**** Exercise materials

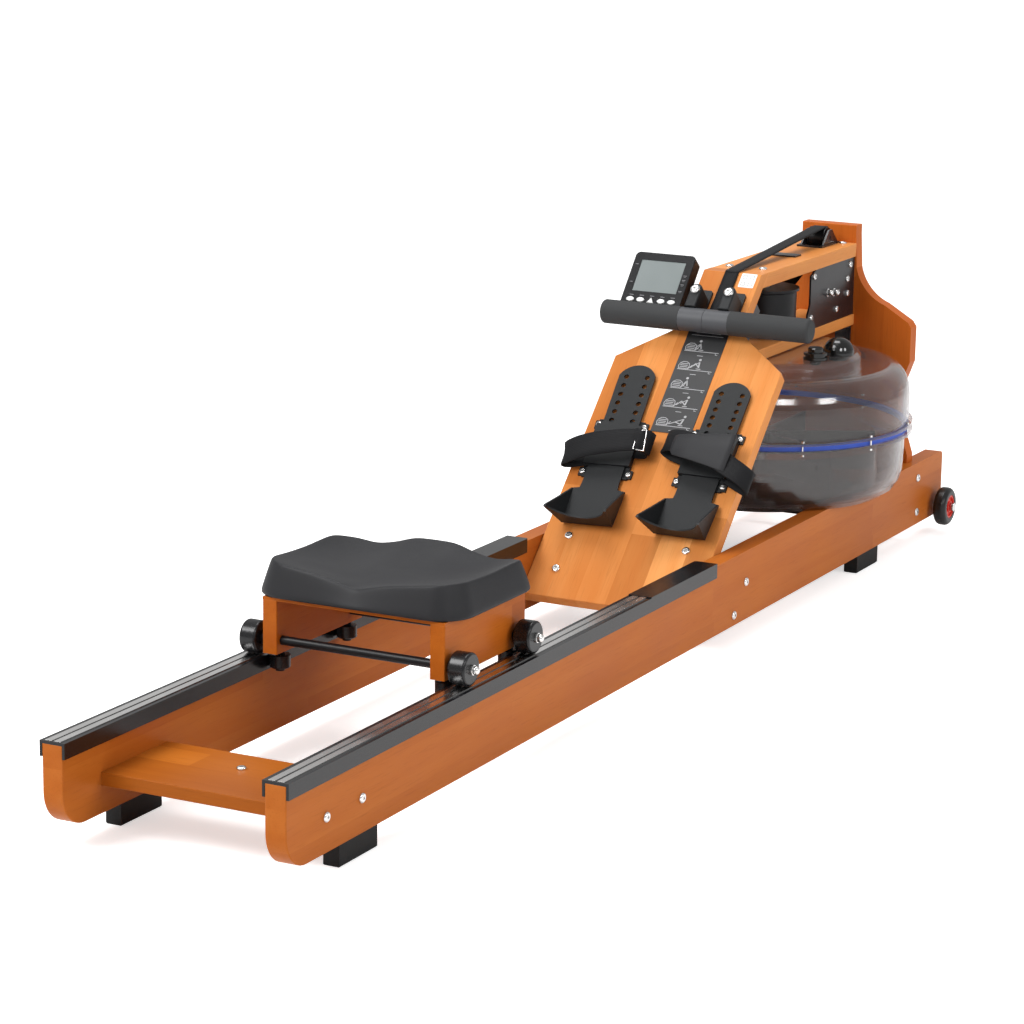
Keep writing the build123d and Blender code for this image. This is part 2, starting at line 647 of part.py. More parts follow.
def top_pulley():
    """The belt's pulley, running on its pin."""
    half = BELT_WIDTH / 2
    drum = ring((PULLEY_X, -half - 2, PULLEY_Z), (PULLEY_X, half + 2, PULLEY_Z), PULLEY_R, 3.05)
    for side in (-1, 1):
        flange = ring((PULLEY_X, side * half + side * 0.6, PULLEY_Z), (PULLEY_X, side * (half + 2.4), PULLEY_Z),
                      PULLEY_R + 1.5, 3.05)
        drum += flange
    return drum


def band(start, end, width, thick):
    """A flat straight length of belt."""
    along = Vector(*end) - Vector(*start)
    plane = Plane(origin=start, x_dir=(0, 1, 0), z_dir=along)
    return plane.location * Box(width, thick, along.length, align=LOW)


def belt_run():
    """The belt on the frame: over the beam to the top pulley, and back through the slot to the drum."""
    half = BELT_THICK / 2
    lip = slope_point(FASCIA_TOP_S, 0, 0)
    start = (lip[0] + 3.0, 0, BEAM_TOP + half + 0.4)
    crest = (PULLEY_X - 2, 0, PULLEY_Z + PULLEY_R + half + 0.4)
    over = band(start, crest, BELT_WIDTH - 1, BELT_THICK)
    clear = PULLEY_R + 0.4
    wrap = ring((PULLEY_X, -11.5, PULLEY_Z), (PULLEY_X, 11.5, PULLEY_Z), clear + BELT_THICK, clear)
    wrap -= block(PULLEY_X - 40, PULLEY_X, -20, 20, PULLEY_Z - 40, PULLEY_Z + 40)
    down = band((PULLEY_X, 0, PULLEY_Z - clear - half), (DRUM_R + TANK_X + 12, 0, 430), BELT_WIDTH - 1,
                BELT_THICK)
    return [over + wrap + down]


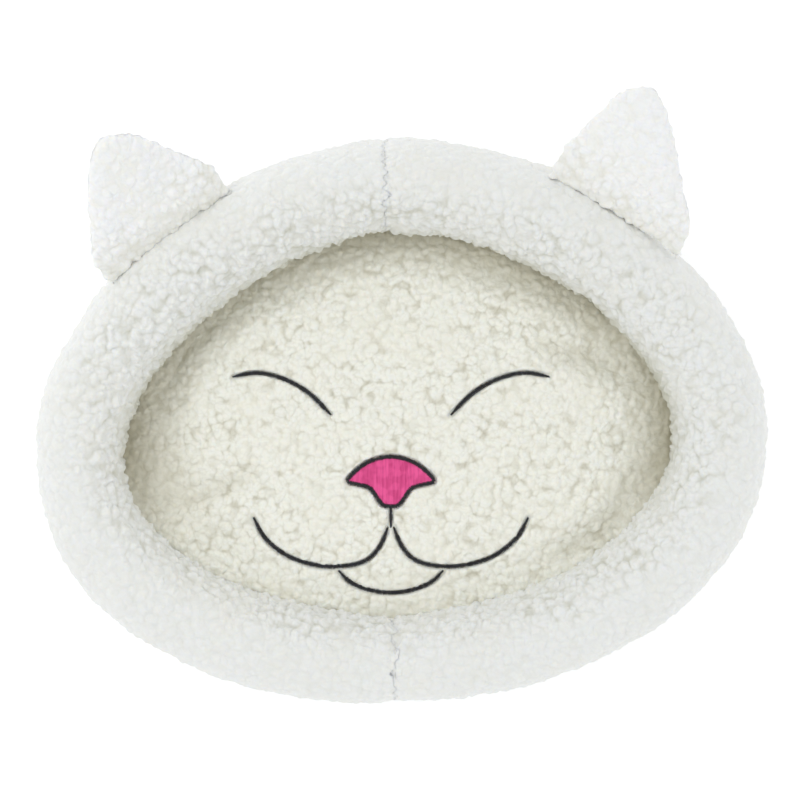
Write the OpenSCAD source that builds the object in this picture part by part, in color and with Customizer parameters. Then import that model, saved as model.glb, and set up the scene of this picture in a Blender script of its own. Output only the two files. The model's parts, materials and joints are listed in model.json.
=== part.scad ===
// Cushion bed for a small pet, shaped as a cat's head: a stuffed fleece rim round a padded
// sleeping panel with a stitched sleeping face, and two soft ears that fold at their seams.
// Millimetres, +Z up. The origin is on the floor under the middle of the oval, and +Y is the
// back, where the ears are. Angles round the rim are counted from +X towards +Y.

/* [Outline] */
// Half the width of the bed
half_w = 279; // [260:1:300]
// From the widest line to the back
back_depth = 233; // [220:1:245]
// From the widest line to the front
front_depth = 197; // [185:1:210]
// Squareness of the back, where 2 is an ellipse
back_power = 1.85; // [1.8:0.05:2.2]
// Squareness of the front
front_power = 2.1; // [1.9:0.05:2.3]
// Turn of the oval against the face, in degrees
turn = 3.5; // [0:0.5:5]

/* [Rim] */
// Width of the stuffed rim
rim_w = 74; // [66:1:80]
// Height of the rim at the sides
rim_h = 88; // [80:1:100]
// Extra height at the back, which the front loses
rim_rise = 10; // [0:1:12]
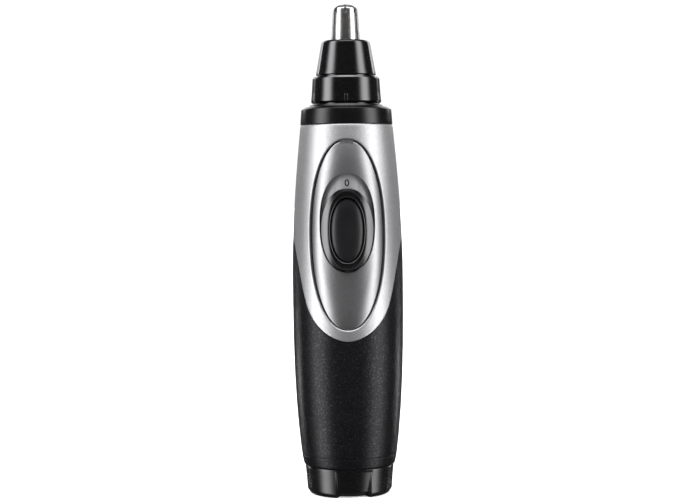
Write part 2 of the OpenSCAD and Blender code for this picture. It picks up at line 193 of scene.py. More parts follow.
def back_slot(index):
    """Field outside one of the exhaust slots stacked in the back of the upper shell."""
    centre_z, half_w = 97.0 + 2.2 * index, 4.5 - 0.4 * index

    def field(angle, z):
        x = body_radius(z) * (angle - math.pi)
        return np.where(np.cos(angle) < -0.5, -oval_inset(x, z - centre_z, half_w, 0.5, 4.0), FAR)
    return field


# ------------------------------------------------------------------ mesh tools
def make(name, verts, faces, part, slot, replaces=None, sharp=38, material=None):
    """Object from millimetre points, smooth-shaded, riding on a moving part."""
    mesh = bpy.data.meshes.new(name)
    mesh.from_pydata([tuple(float(c) * MM for c in v) for v in verts], [],
                     [tuple(int(i) for i in f) for f in faces])
    bm = bmesh.new()
    bm.from_mesh(mesh)
    bmesh.ops.remove_doubles(bm, verts=bm.verts, dist=1e-6)
    bmesh.ops.dissolve_degenerate(bm, edges=bm.edges, dist=1e-7)
    loose = [v for v in bm.verts if not v.link_faces]
    if loose:
        bmesh.ops.delete(bm, geom=loose, context="VERTS")
    bmesh.ops.recalc_face_normals(bm, faces=bm.faces)
    for face in bm.faces:
        face.smooth = True
    bm.to_mesh(mesh)
    bm.free()
    mesh.set_sharp_from_angle(angle=math.radians(sharp))
    obj = bpy.data.objects.new(name, mesh)
    bpy.context.scene.collection.objects.link(obj)
    mesh.materials.append(MATERIALS[material or slot])
    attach(obj, part)
    if replaces:
        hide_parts(replaces)
    return obj


def rounded(points, steps):
    """Closed outline of (a, b) or (a, b, corner radius), with steps per quarter turn."""
    out, count = [], len(points)
    for i, point in enumerate(points):
        radius = point[2] if len(point) > 2 else 0.0
        if radius <= 0:
            out.append((point[0], point[1]))
            continue
        corner = np.array(point[:2], float)
        to_last = np.array(points[i - 1][:2], float) - corner
        to_next = np.array(points[(i + 1) % count][:2], float) - corner
        last_len, next_len = np.linalg.norm(to_last), np.linalg.norm(to_next)
        to_last, to_next = to_last / last_len, to_next / next_len
        angle = math.acos(max(-1, min(1, float(to_last @ to_next))))
        if angle > math.pi - 0.02:
            out.append(tuple(corner))
            continue
        # the rounding may use at most about half of each side
        cut = min(radius / math.tan(angle / 2), 0.49 * last_len, 0.49 * next_len)
        radius = cut * math.tan(angle / 2)
        middle = (to_last + to_next) / np.linalg.norm(to_last + to_next)
        centre = corner + middle * (radius / math.sin(angle / 2))
        first, last = corner + to_last * cut - centre, corner + to_next * cut - centre
        start, end = math.atan2(first[1], first[0]), math.atan2(last[1], last[0])
        turn = (end - start + math.pi) % (2 * math.pi) - math.pi
        parts = max(2, int(round(steps * abs(turn) / (math.pi / 2))) + 1)
        for j in range(parts + 1):
            t = start + turn * j / parts
            out.append((centre[0] + radius * math.cos(t), centre[1] + radius * math.sin(t)))
    return out


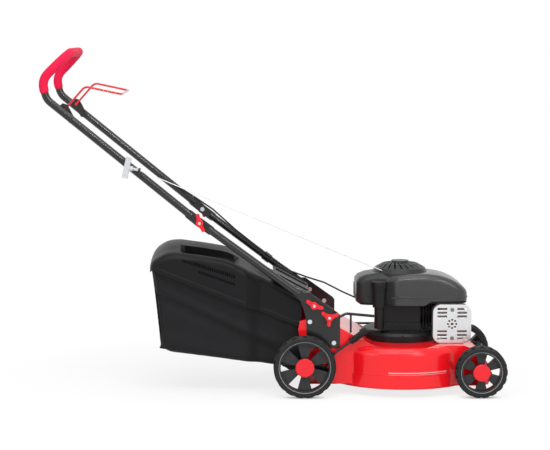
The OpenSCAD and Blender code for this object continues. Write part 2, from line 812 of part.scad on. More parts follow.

********

Stated problem:
Output an exact copy of each record.

Answer to this task:
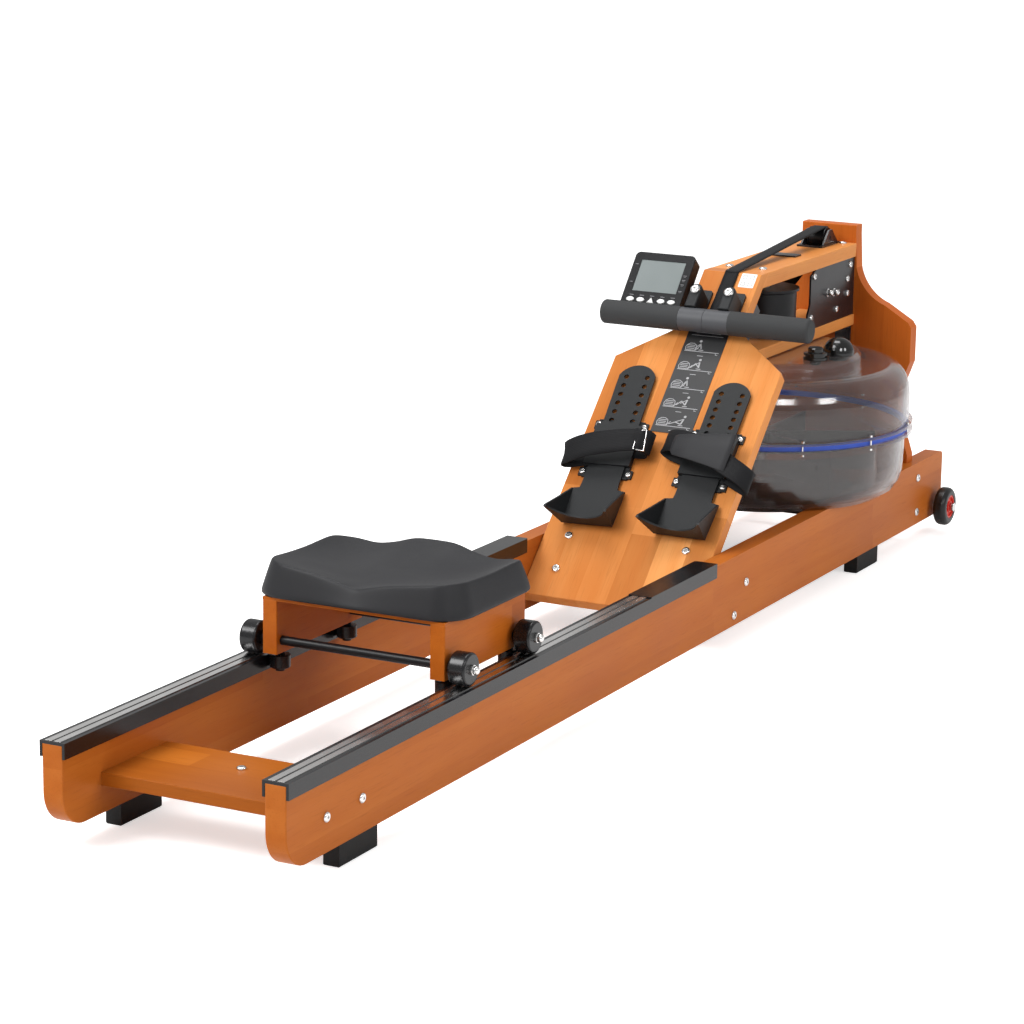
Keep writing the build123d and Blender code for this image. This is part 2, starting at line 647 of part.py. More parts follow.
def top_pulley():
    """The belt's pulley, running on its pin."""
    half = BELT_WIDTH / 2
    drum = ring((PULLEY_X, -half - 2, PULLEY_Z), (PULLEY_X, half + 2, PULLEY_Z), PULLEY_R, 3.05)
    for side in (-1, 1):
        flange = ring((PULLEY_X, side * half + side * 0.6, PULLEY_Z), (PULLEY_X, side * (half + 2.4), PULLEY_Z),
                      PULLEY_R + 1.5, 3.05)
        drum += flange
    return drum


def band(start, end, width, thick):
    """A flat straight length of belt."""
    along = Vector(*end) - Vector(*start)
    plane = Plane(origin=start, x_dir=(0, 1, 0), z_dir=along)
    return plane.location * Box(width, thick, along.length, align=LOW)


def belt_run():
    """The belt on the frame: over the beam to the top pulley, and back through the slot to the drum."""
    half = BELT_THICK / 2
    lip = slope_point(FASCIA_TOP_S, 0, 0)
    start = (lip[0] + 3.0, 0, BEAM_TOP + half + 0.4)
    crest = (PULLEY_X - 2, 0, PULLEY_Z + PULLEY_R + half + 0.4)
    over = band(start, crest, BELT_WIDTH - 1, BELT_THICK)
    clear = PULLEY_R + 0.4
    wrap = ring((PULLEY_X, -11.5, PULLEY_Z), (PULLEY_X, 11.5, PULLEY_Z), clear + BELT_THICK, clear)
    wrap -= block(PULLEY_X - 40, PULLEY_X, -20, 20, PULLEY_Z - 40, PULLEY_Z + 40)
    down = band((PULLEY_X, 0, PULLEY_Z - clear - half), (DRUM_R + TANK_X + 12, 0, 430), BELT_WIDTH - 1,
                BELT_THICK)
    return [over + wrap + down]


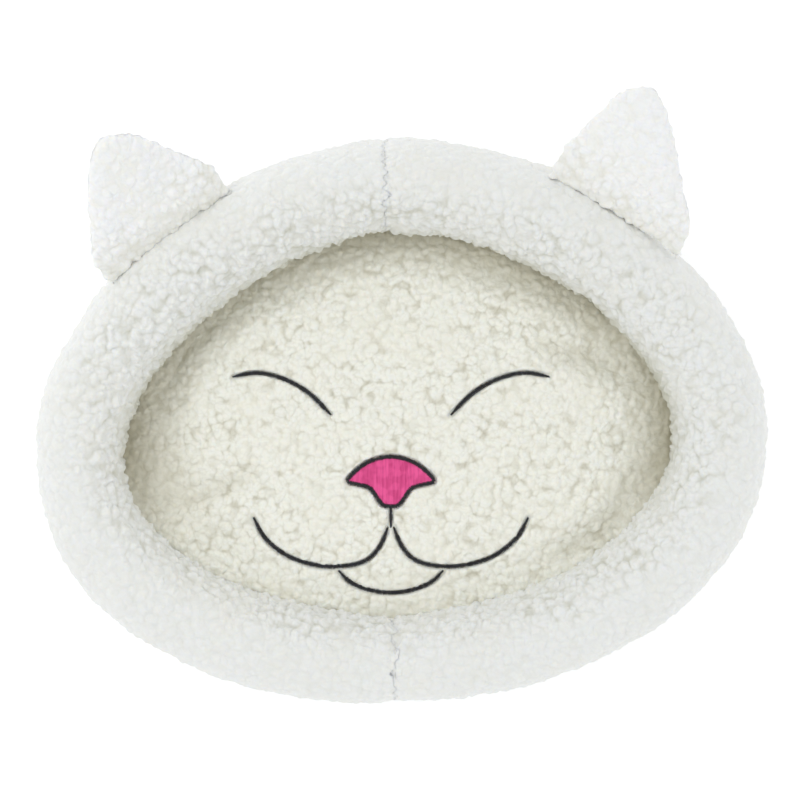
Write the OpenSCAD source that builds the object in this picture part by part, in color and with Customizer parameters. Then import that model, saved as model.glb, and set up the scene of this picture in a Blender script of its own. Output only the two files. The model's parts, materials and joints are listed in model.json.
=== part.scad ===
// Cushion bed for a small pet, shaped as a cat's head: a stuffed fleece rim round a padded
// sleeping panel with a stitched sleeping face, and two soft ears that fold at their seams.
// Millimetres, +Z up. The origin is on the floor under the middle of the oval, and +Y is the
// back, where the ears are. Angles round the rim are counted from +X towards +Y.

/* [Outline] */
// Half the width of the bed
half_w = 279; // [260:1:300]
// From the widest line to the back
back_depth = 233; // [220:1:245]
// From the widest line to the front
front_depth = 197; // [185:1:210]
// Squareness of the back, where 2 is an ellipse
back_power = 1.85; // [1.8:0.05:2.2]
// Squareness of the front
front_power = 2.1; // [1.9:0.05:2.3]
// Turn of the oval against the face, in degrees
turn = 3.5; // [0:0.5:5]

/* [Rim] */
// Width of the stuffed rim
rim_w = 74; // [66:1:80]
// Height of the rim at the sides
rim_h = 88; // [80:1:100]
// Extra height at the back, which the front loses
rim_rise = 10; // [0:1:12]
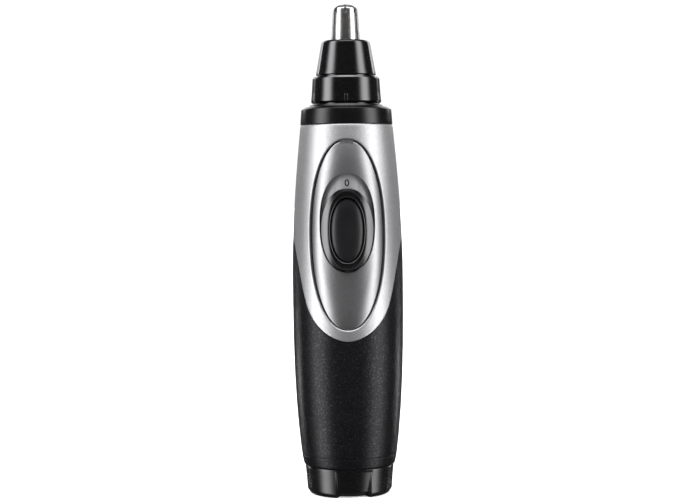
Write part 2 of the OpenSCAD and Blender code for this picture. It picks up at line 193 of scene.py. More parts follow.
def back_slot(index):
    """Field outside one of the exhaust slots stacked in the back of the upper shell."""
    centre_z, half_w = 97.0 + 2.2 * index, 4.5 - 0.4 * index

    def field(angle, z):
        x = body_radius(z) * (angle - math.pi)
        return np.where(np.cos(angle) < -0.5, -oval_inset(x, z - centre_z, half_w, 0.5, 4.0), FAR)
    return field


# ------------------------------------------------------------------ mesh tools
def make(name, verts, faces, part, slot, replaces=None, sharp=38, material=None):
    """Object from millimetre points, smooth-shaded, riding on a moving part."""
    mesh = bpy.data.meshes.new(name)
    mesh.from_pydata([tuple(float(c) * MM for c in v) for v in verts], [],
                     [tuple(int(i) for i in f) for f in faces])
    bm = bmesh.new()
    bm.from_mesh(mesh)
    bmesh.ops.remove_doubles(bm, verts=bm.verts, dist=1e-6)
    bmesh.ops.dissolve_degenerate(bm, edges=bm.edges, dist=1e-7)
    loose = [v for v in bm.verts if not v.link_faces]
    if loose:
        bmesh.ops.delete(bm, geom=loose, context="VERTS")
    bmesh.ops.recalc_face_normals(bm, faces=bm.faces)
    for face in bm.faces:
        face.smooth = True
    bm.to_mesh(mesh)
    bm.free()
    mesh.set_sharp_from_angle(angle=math.radians(sharp))
    obj = bpy.data.objects.new(name, mesh)
    bpy.context.scene.collection.objects.link(obj)
    mesh.materials.append(MATERIALS[material or slot])
    attach(obj, part)
    if replaces:
        hide_parts(replaces)
    return obj


def rounded(points, steps):
    """Closed outline of (a, b) or (a, b, corner radius), with steps per quarter turn."""
    out, count = [], len(points)
    for i, point in enumerate(points):
        radius = point[2] if len(point) > 2 else 0.0
        if radius <= 0:
            out.append((point[0], point[1]))
            continue
        corner = np.array(point[:2], float)
        to_last = np.array(points[i - 1][:2], float) - corner
        to_next = np.array(points[(i + 1) % count][:2], float) - corner
        last_len, next_len = np.linalg.norm(to_last), np.linalg.norm(to_next)
        to_last, to_next = to_last / last_len, to_next / next_len
        angle = math.acos(max(-1, min(1, float(to_last @ to_next))))
        if angle > math.pi - 0.02:
            out.append(tuple(corner))
            continue
        # the rounding may use at most about half of each side
        cut = min(radius / math.tan(angle / 2), 0.49 * last_len, 0.49 * next_len)
        radius = cut * math.tan(angle / 2)
        middle = (to_last + to_next) / np.linalg.norm(to_last + to_next)
        centre = corner + middle * (radius / math.sin(angle / 2))
        first, last = corner + to_last * cut - centre, corner + to_next * cut - centre
        start, end = math.atan2(first[1], first[0]), math.atan2(last[1], last[0])
        turn = (end - start + math.pi) % (2 * math.pi) - math.pi
        parts = max(2, int(round(steps * abs(turn) / (math.pi / 2))) + 1)
        for j in range(parts + 1):
            t = start + turn * j / parts
            out.append((centre[0] + radius * math.cos(t), centre[1] + radius * math.sin(t)))
    return out


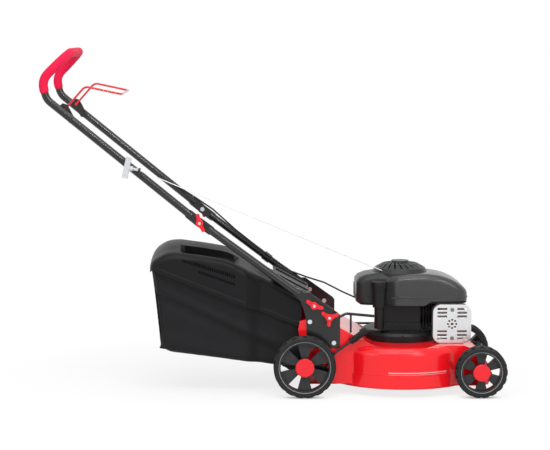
The OpenSCAD and Blender code for this object continues. Write part 2, from line 812 of part.scad on. More parts follow.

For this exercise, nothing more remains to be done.